Monnett was told July 18 that he was being put on leave, pending results of an investigation into “integrity issues.”
On Thursday, Ruch’s watchdog group plans to file a complaint on Monnett’s behalf.
Lonely Conservative notes that this man’s government-funded “research” was featured by Al Gore in his “documentary”.
And here’s more on this story from the UK Telegraph.
Excerpt:
Something about this story is very odd. Surely, under the Obama administration any government official who was discovered to have been “emotionalising the issue” in order to raise public awareness of the terrible dangers of ManBearPig would be given a promotion, and a Congressional Medal of Honor at the very least? Can it really be possible that BOEMRE remains so principled and inviolate that it still insists its employees cleave to the truth?
It’s definitely one to watch, anyway. After all, the “drowning polar bear” story was instrumental in the US Interior Department’s controversial decision in 2008 to have Ursus maritimus declared a “threatened species.” (Despite evidence that polar bear populations have increased roughly five-fold in the last 50 years: not so much a threatened species, you might say; more like a plague or an infestation). It also prompted the silly scene in Al Gore’s fantasy movie An Inconvenient Truth where an animated polar bear is shown drowning because of “global warming.”
At Watts Up With That you’ll find an excellent World Climate Report essay reporting on the background to the “drowning polar bear” story.

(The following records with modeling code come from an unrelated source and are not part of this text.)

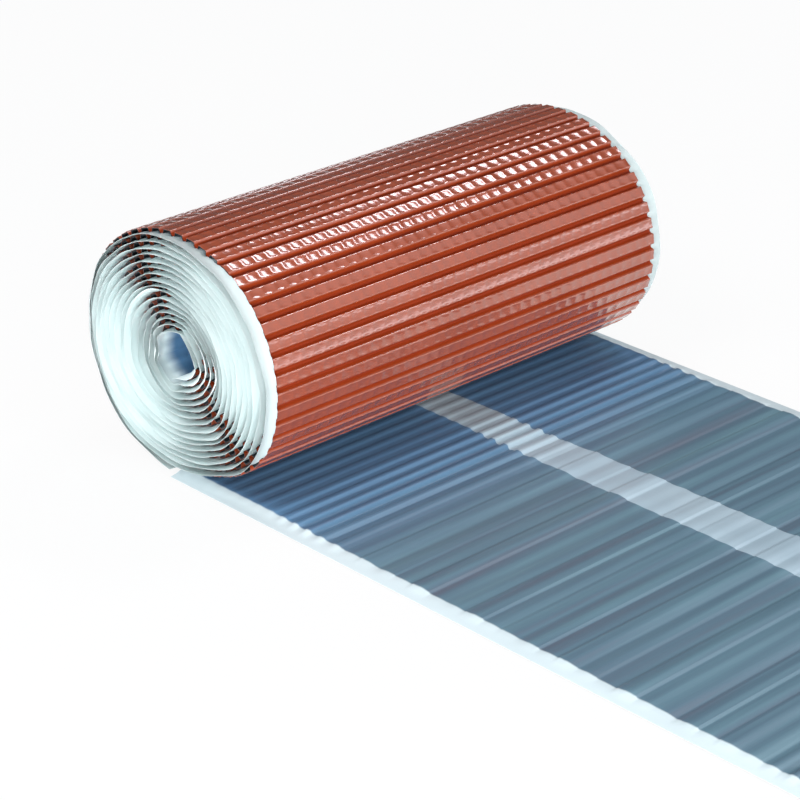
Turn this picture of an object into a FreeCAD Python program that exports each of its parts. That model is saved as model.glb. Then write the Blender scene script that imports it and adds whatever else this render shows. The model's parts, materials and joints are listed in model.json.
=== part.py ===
"""Roll of crimped aluminium roof flashing with a butyl back and a split release film.

The strip is one length of stock. Most of it is wound into a roll that lies on its side, painted
face out, and the free end runs off flat from under the roll, film side up.
X runs along the roll, the free end runs towards -Y, and Z is up. The origin is on the floor,
under the axis of the roll and at the middle of its width. All sizes are in millimetres.
"""
import FreeCAD, Part
import math
import os

# Strip and the layers on its back
strip_width = 300.0
foil_thickness = 0.15
butyl_thickness = 0.45
film_thickness = 0.1
film_margin = 10.0
film_overlap = 28.0

# Crimp across the strip, as it leaves the rollers
crest_land = 4.6
root_land = 2.4
flank_run = 1.35
crimp_depth = 2.75
hollow_fill = 0.4

# Winding, which has sagged into an oval and bulges low down on the side of the free end
turns = 16
bore_radius = 12.0
winding_clearance = 0.25
sag = 4.5
bulge_height = 2.9
bulge_angle = math.radians(310)
bulge_sharpness = 8.4
film_bends_per_turn = 18

# Free end: crimps as made, then a stretch pulled flatter by hand, then crimps as made
crimps_free = 56
crimps_before_stretch = 11
crimps_stretched = 26
crimps_easing = 3
stretched_depth = 1.1
depth_unevenness = 0.5

# Worked out from the sizes above
crimp_pitch = crest_land + root_land + 2 * flank_run
flank_length = math.hypot(flank_run, crimp_depth)
back_depth = crimp_depth + foil_thickness + butyl_thickness
stack_height = back_depth + 2 * film_thickness
turn_pitch = stack_height + winding_clearance
inner_radius = bore_radius + stack_height
outer_radius = inner_radius + turns * turn_pitch
axis_height = outer_radius - sag
half_width = strip_width / 2
film_edge = half_width + film_margin


def bulge_at(angle):
    """How far the outermost turn bulges at an angle from the foot: most at bulge_angle, 0 at the foot."""
    foot = math.exp(bulge_sharpness * (math.cos(bulge_angle) - 1))
    here = math.exp(bulge_sharpness * (math.cos(angle - bulge_angle) - 1))
    return bulge_height * (here - foot) / (1 - foot)


def coil_point(angle, depth):
    """A point of the winding as (y, z): angle from the foot of the roll, depth inwards from the crests."""
    radius = outer_radius - turn_pitch * angle / (2 * math.pi)
    share = (radius - inner_radius) / (outer_radius - inner_radius)
    half_breadth = radius + sag * share
    half_height = radius - sag * share
    normal_y = math.sin(angle) / half_breadth
    normal_z = -math.cos(angle) / half_height
    scale = (depth - bulge_at(angle) * share) / math.hypot(normal_y, normal_z)
    y = half_breadth * math.sin(angle) - normal_y * scale
    z = axis_height - half_height * math.cos(angle) - normal_z * scale
    return (y, z)


def even_angles(count):
    """Angles of count + 1 stations round the outermost turn, with equal lengths of strip between them."""
    steps = 3600
    full_turn = 2 * math.pi
    fine = [coil_point(full_turn * i / steps, 0.0) for i in range(steps + 1)]
    walked = [0.0]
    for before, after in zip(fine, fine[1:]):
        walked.append(walked[-1] + math.dist(before, after))
    angles = []
    i = 0
    for station in range(count + 1):
        target = walked[-1] * station / count
        while i < steps - 1 and walked[i + 1] < target:
            i += 1
        share = (target - walked[i]) / (walked[i + 1] - walked[i])
        angles.append(full_turn * (i + share) / steps)
    return angles, walked[-1]


def crimp_points(depth, run, offset, fill):
    """The four corners of one crimp as (along, up), from the middle of a crest to the middle of the next.

    Crests are down and roots are up. offset is the distance from the painted face, and fill
    raises the bottom of the hollow over each crest.
    """
    pitch = crest_land + root_land + 2 * run
    inset = offset * math.tan(math.atan2(depth, run) / 2)
    raised = fill * depth / crimp_depth
    crest_edge = crest_land / 2 - inset + raised * run / depth
    root_edge = (pitch - root_land) / 2 - inset
    return [
        (crest_edge, offset + raised),
        (root_edge, offset + depth),
        (pitch - root_edge, offset + depth),
        (pitch - crest_edge, offset + raised),
    ]


def free_crimps():
    """Depth and flank run of each crimp of the free end, starting at the roll."""
    crimps = []
    for i in range(crimps_free):
        place = i - crimps_before_stretch
        left = crimps_stretched - place
        pull = max(0.0, min(1.0, (place + 1) / crimps_easing, left / crimps_easing))
        uneven = depth_unevenness * math.sin(2.3 * place) * pull
        depth = crimp_depth + (stretched_depth + uneven - crimp_depth) * pull
        crimps.append((depth, math.sqrt(flank_length**2 - depth**2)))
    return crimps


def free_line(crimps, offset, fill=0.0):
    """A face of the free end as (y, z) points, from its cut end to the roll, at the given offset."""
    place = 0.0
    line = []
    for depth, run in crimps:
        line += [(place - along, up) for along, up in crimp_points(depth, run, offset, fill)]
        place -= crest_land + root_land + 2 * run
    line.append((place, line[-1][1]))
    return line[::-1]


def roll_line(count, angles):
    """The painted face of the outermost turn, from the foot of the roll to where it meets the free end."""
    line = [(crest_land / 2, 0.0)]
    corners = crimp_points(crimp_depth, flank_run, 0.0, 0.0)
    for i in range(count):
        span = (angles[i + 1] - angles[i]) / crimp_pitch
        line += [coil_point(angles[i] + span * along, depth) for along, depth in corners]
    line.append(coil_point(2 * math.pi, 0.0))
    return line[:1] + line[2:]


def film_spiral(depth):
    """The margin of the film where it is wound in, from the foot of the roll to the bore."""
    count = film_bends_per_turn * turns
    return [coil_point(2 * math.pi * turns * i / count, depth) for i in range(count + 1)]


def profile_solid(line, low_x, high_x):
    """A straight solid along X whose outline is the given (y, z) points."""
    corners = [FreeCAD.Vector(low_x, y, z) for y, z in line]
    corners.append(corners[0])
    face = Part.Face(Part.makePolygon(corners))
    return face.extrude(FreeCAD.Vector(high_x - low_x, 0, 0))


def make_foil(crimps):
    """The painted aluminium: the wound turns as one solid with their bore, and the crimped free end."""
    _, walk = even_angles(1)
    count = round(walk / crimp_pitch)
    angles, _ = even_angles(count)
    painted = free_line(crimps, 0.0)
    back = free_line(crimps, foil_thickness)
    foot = [(0.0, foil_thickness)]
    foil = profile_solid(painted + roll_line(count, angles) + foot + back[::-1], -half_width, half_width)
    start = FreeCAD.Vector(-half_width, 0, axis_height)
    bore = Part.makeCylinder(bore_radius, strip_width, start, FreeCAD.Vector(1, 0, 0))
    return foil.cut(bore)


def butyl_back(crimps, lift=0.0):
    """The back of the butyl on the free end, squeezed level where the roll stands on it."""
    line = free_line(crimps, foil_thickness + butyl_thickness, hollow_fill)
    line[-1] = (0.0, back_depth)
    return [(y, z + lift) for y, z in line]


def make_butyl(crimps):
    """The adhesive on the back of the free end."""
    front = free_line(crimps, foil_thickness) + [(0.0, foil_thickness)]
    return profile_solid(front + butyl_back(crimps)[::-1], -half_width, half_width)


def make_film(crimps, outer_x, split_x, lap_x=None):
    """One half of the split release film, with its margin wound in at the end of the roll.

    outer_x is its outer edge, split_x is where the halves meet, and lap_x is how far this half
    runs on over the other.
    """
    lower = butyl_back(crimps)
    upper = butyl_back(crimps, film_thickness)
    low_x, high_x = sorted((outer_x, split_x))
    film = profile_solid(lower + upper[::-1], low_x, high_x)
    if lap_x is not None:
        top = butyl_back(crimps, 2 * film_thickness)
        lap = profile_solid(upper + top[::-1], split_x - film_thickness, lap_x)
        film = film.fuse(lap)
    roll_end = math.copysign(half_width, outer_x)
    low_x, high_x = sorted((outer_x, roll_end))
    spiral = film_spiral(back_depth) + film_spiral(back_depth + film_thickness)[::-1]
    return film.fuse(profile_solid(spiral, low_x, high_x)).removeSplitter()


def strip_length():
    """Length of the strip in the roll and in the free end, before any stretching."""
    middle = crimp_depth / 2
    wound = math.pi * turns * (outer_radius + inner_radius - 2 * middle)
    return wound, crimps_free * crimp_pitch


def main():
    os.makedirs("parts", exist_ok=True)
    crimps = free_crimps()
    pieces = {
        "crimped_foil": make_foil(crimps),
        "butyl_coat": make_butyl(crimps),
        "release_film_near": make_film(crimps, -film_edge, 0.0, film_overlap),
        "release_film_far": make_film(crimps, film_edge, 0.0),
    }
    for name, shape in pieces.items():
        shape.exportStep(f"parts/{name}.step")
        box = shape.BoundBox
        print(
            f"{name}: {len(shape.Solids)} solid, {shape.Volume / 1000:.1f} cm3, valid {shape.isValid()}, "
            f"x {box.XMin:.1f} to {box.XMax:.1f}, y {box.YMin:.1f} to {box.YMax:.1f}, "
            f"z {box.ZMin:.2f} to {box.ZMax:.2f}, {len(shape.Faces)} faces"
        )
    wound, free = strip_length()
    print(f"axis {axis_height:.2f} above the floor, {wound:.0f} mm wound, {free:.0f} mm free")


main()
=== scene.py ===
# %% [markdown]
# # A roll of crimped roof flashing
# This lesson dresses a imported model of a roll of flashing: thin painted aluminium, crimped so
# that it stretches, with a sticky butyl back and a release film that is split down the middle.
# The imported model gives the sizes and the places. It could be shown as it is, but its wound
# turns are one plain solid, so the lesson winds the real layers again, crimp by crimp.

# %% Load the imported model
import json
import math

import bpy
import numpy as np
from mathutils import Matrix, Vector


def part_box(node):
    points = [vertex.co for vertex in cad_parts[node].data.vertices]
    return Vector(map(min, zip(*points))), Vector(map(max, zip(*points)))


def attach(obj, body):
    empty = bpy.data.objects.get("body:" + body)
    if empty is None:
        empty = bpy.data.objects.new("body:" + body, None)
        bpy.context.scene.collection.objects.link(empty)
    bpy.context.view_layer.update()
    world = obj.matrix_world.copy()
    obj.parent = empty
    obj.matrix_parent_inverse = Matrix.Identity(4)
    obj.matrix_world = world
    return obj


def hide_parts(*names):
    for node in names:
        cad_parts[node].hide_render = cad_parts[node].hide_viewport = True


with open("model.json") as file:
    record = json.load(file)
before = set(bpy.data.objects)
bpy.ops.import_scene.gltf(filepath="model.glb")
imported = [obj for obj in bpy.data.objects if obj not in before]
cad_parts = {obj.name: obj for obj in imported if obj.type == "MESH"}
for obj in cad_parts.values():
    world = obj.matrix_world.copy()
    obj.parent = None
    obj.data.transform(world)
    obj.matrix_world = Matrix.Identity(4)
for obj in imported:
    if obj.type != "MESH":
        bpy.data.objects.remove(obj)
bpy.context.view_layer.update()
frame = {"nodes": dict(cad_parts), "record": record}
print("nodes:", sorted(frame["nodes"]))

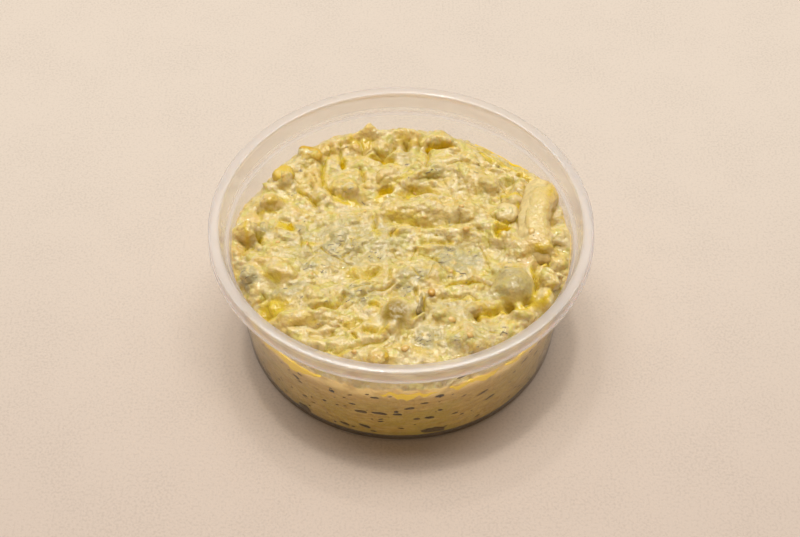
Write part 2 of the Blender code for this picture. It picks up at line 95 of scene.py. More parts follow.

But the part of the study that garnered the press attention so much so that it has become ingrained in global warming lore was that Monnett et al. reported the sighting of four polar bear carcasses floating in the sea several kilometers from shore, presumably having drowned. All four dead bears were spotted from the plane a few days after a strong storm had struck the area, with high winds and two meter high waves. Since polar bears are strong swimmers, the authors concluded that it was not just the swimming that caused the bears to drown, but that the swimming in association with high winds and waves, which made the exertion rate much greater, sapping the bears of their energy and leading to their deaths. The authors also suggested that the frequency and intensity of late summer and early fall storms should increase (as would the wave heights) because of global warming and thus the risk to swimming bears will increase along with the number of bears swimming (since there will be less ice) and subsequently more bears will drown. But they didn’t stop there—they suggested that the increased risk will not be borne by all bears equally, but that lone females and females with cubs will be most at risk—putting even more downward pressure of future polar bear populations. And thus a global warming poster child (or cub) is born.
But does all of this follow from the data? Again, we haven’t heard of any reports of polar bear drownings in Alaska in 2005, 2006, or 2007—all years with about the same, or even less late-summer sea ice off the north coast of Alaska than in 2004, the year of the documented drownings.